XI

La proximidad entre los individuos sólo se conjura y expía con el conocimiento del otro, bajo la (no) categoría de intimidad, dimensión de lo desconocido a explorar desde el lado físico o psíquico. Cualquier tipo de relación, por breve que sea, que no se funde en un gradiente íntimo, lleva de forma inevitable al hastío, a una mezcla de aturdimiento y embrutecimiento, que trueca lo contingente y alegre en necesario y triste, el juego en obligación, el vínculo libre en nexo férreo. Nadie debería estar al lado sin intimidad operativa; nada está por encima ni justifica una relación excepto el contacto de los cuerpos y las almas más allá de sí mismos, al límite de sus fuerzas. La dependencia crea hábito; la proximidad inducida segrega inhibición lateral.
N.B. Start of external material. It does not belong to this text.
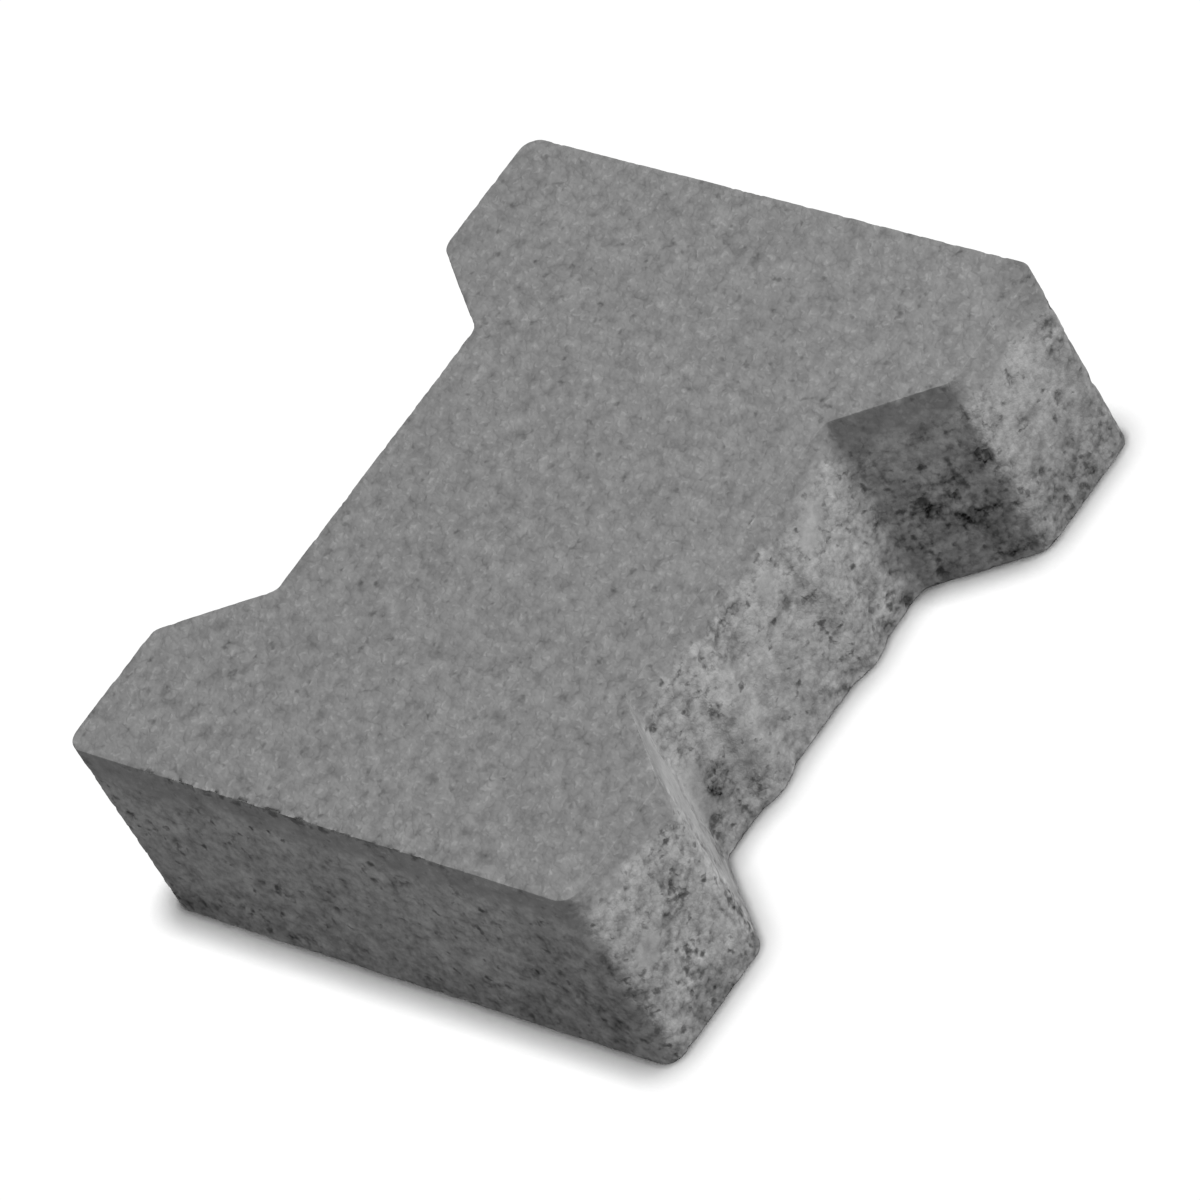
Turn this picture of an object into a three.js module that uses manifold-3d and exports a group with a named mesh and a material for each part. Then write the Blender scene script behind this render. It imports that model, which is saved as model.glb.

El singular capaz de algo tan sencillo como pensar y sentir con otro se vislumbra como la única compañía deseable.

X

Aunque es difícil describir las diferentes etapas, la despersonalización, el borrado del yo hasta donde es posible concebirlo, trae consigo la desrealización relativa, la pérdida del horizonte del mundo compartido, sustancia inánime que flota en el aire. Si en lugar de retroceder atemorizados, para recuperar la estabilidad de los sujetos y los objetos, seguimos por el mismo camino sin vacilar, se alcanza al final una desrealización absoluta, una separación radical, y adviene, a modo de contrapartida, LA realidad en estado bruto, salvaje y singular. El sujeto que experimenta esta sensación de ahogo, pero renuncia a salir a respirar, a pesar de la asfixia angustiante, y se limita a aguantar la respiración, obtiene como resultado experimental un sensorio sin sensor ni sentido.